GIVEN INFORMATION:
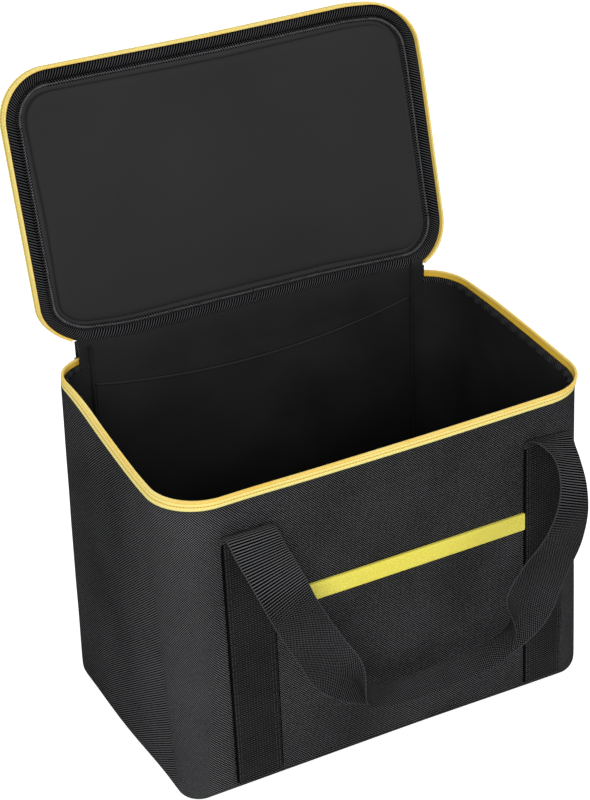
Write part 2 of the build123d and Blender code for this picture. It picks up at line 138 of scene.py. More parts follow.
def narrowed(x, y, down):
    """Points of the walls drawn in towards the floor: both sides, more at the front, and the back.
    The front wall steps in a little too, at its right."""
    front = smooth((60 * MM - y) / (140 * MM))
    left = 0.014 * (1 - front) + 0.03 * front**2.2
    most = np.where(x < 0, left, 0.014 + 0.048 * front) * rim_half_x
    side = np.sign(x) * smooth((np.abs(x) - 118 * MM) / (52 * MM))
    share = down / rim_z
    back = smooth((y - 10 * MM) / (80 * MM))
    step = 2 * MM * smooth(-y / (80 * MM)) * smooth(x / (150 * MM))
    return x - side * most * share**0.75, y - (10.5 * MM * back + step) * share


def rim_points(along, inset, height):
    """Points at distances along the rim, an inset from the outer cloth, at a height."""
    along, inset, height = np.broadcast_arrays(along, inset, height)
    angle = np.interp(along, course, heading)
    down = np.maximum(rim_z - height, 0)
    radius = corner_size(down, np.interp(along, course, corner_tighter))
    reach_x = rim_half_x + down * wall_slope - radius
    reach_y = rim_half_y + down * wall_slope - radius
    x = np.interp(along, course, corner_side) * reach_x + np.cos(angle) * (radius - inset)
    y = np.interp(along, course, corner_end) * reach_y + np.sin(angle) * (radius - inset)
    x, y = narrowed(x, y, down)
    return np.stack([x, y, height], -1)


def raised(points, along):
    """Points near the rim, raised with it towards the hinge. Its open mouth leans to the right."""
    share = smooth((points[..., 2] - rim_z + 90 * MM) / (90 * MM))
    points = points.copy()
    lean = rim_lean * (1 - 0.75 * smooth((points[..., 1] - 30 * MM) / (50 * MM)))
    points[..., 0] += lean * np.clip((points[..., 2] - 241.5 * MM) / (8.5 * MM), 0, 1.1)
    points[..., 2] += lift(np.broadcast_to(along, share.shape)) * share
    return points


def ripple(u, v, seed, waves=7, low=8.0, high=30.0):
    """Soft unevenness between about -1 and 1, the same each run."""
    draw = np.random.RandomState(seed)
    total = np.zeros(np.broadcast(u, v).shape)
    for _ in range(waves):
        size = draw.uniform(low, high)
        turn = draw.uniform(0, math.pi)
        phase = draw.uniform(0, 2 * math.pi)
        total = total + np.sin(size * (u * math.cos(turn) + v * math.sin(turn)) * 2 + phase)
    return total / math.sqrt(waves) / 1.4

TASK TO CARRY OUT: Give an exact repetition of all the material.

RESULT OF THIS EXERCISE:
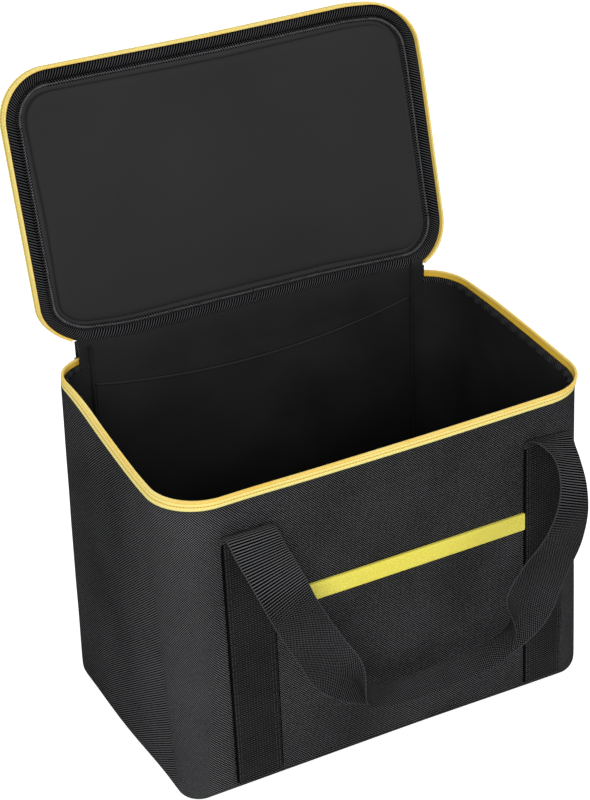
Write part 2 of the build123d and Blender code for this picture. It picks up at line 138 of scene.py. More parts follow.
def narrowed(x, y, down):
    """Points of the walls drawn in towards the floor: both sides, more at the front, and the back.
    The front wall steps in a little too, at its right."""
    front = smooth((60 * MM - y) / (140 * MM))
    left = 0.014 * (1 - front) + 0.03 * front**2.2
    most = np.where(x < 0, left, 0.014 + 0.048 * front) * rim_half_x
    side = np.sign(x) * smooth((np.abs(x) - 118 * MM) / (52 * MM))
    share = down / rim_z
    back = smooth((y - 10 * MM) / (80 * MM))
    step = 2 * MM * smooth(-y / (80 * MM)) * smooth(x / (150 * MM))
    return x - side * most * share**0.75, y - (10.5 * MM * back + step) * share


def rim_points(along, inset, height):
    """Points at distances along the rim, an inset from the outer cloth, at a height."""
    along, inset, height = np.broadcast_arrays(along, inset, height)
    angle = np.interp(along, course, heading)
    down = np.maximum(rim_z - height, 0)
    radius = corner_size(down, np.interp(along, course, corner_tighter))
    reach_x = rim_half_x + down * wall_slope - radius
    reach_y = rim_half_y + down * wall_slope - radius
    x = np.interp(along, course, corner_side) * reach_x + np.cos(angle) * (radius - inset)
    y = np.interp(along, course, corner_end) * reach_y + np.sin(angle) * (radius - inset)
    x, y = narrowed(x, y, down)
    return np.stack([x, y, height], -1)


def raised(points, along):
    """Points near the rim, raised with it towards the hinge. Its open mouth leans to the right."""
    share = smooth((points[..., 2] - rim_z + 90 * MM) / (90 * MM))
    points = points.copy()
    lean = rim_lean * (1 - 0.75 * smooth((points[..., 1] - 30 * MM) / (50 * MM)))
    points[..., 0] += lean * np.clip((points[..., 2] - 241.5 * MM) / (8.5 * MM), 0, 1.1)
    points[..., 2] += lift(np.broadcast_to(along, share.shape)) * share
    return points


def ripple(u, v, seed, waves=7, low=8.0, high=30.0):
    """Soft unevenness between about -1 and 1, the same each run."""
    draw = np.random.RandomState(seed)
    total = np.zeros(np.broadcast(u, v).shape)
    for _ in range(waves):
        size = draw.uniform(low, high)
        turn = draw.uniform(0, math.pi)
        phase = draw.uniform(0, 2 * math.pi)
        total = total + np.sin(size * (u * math.cos(turn) + v * math.sin(turn)) * 2 + phase)
    return total / math.sqrt(waves) / 1.4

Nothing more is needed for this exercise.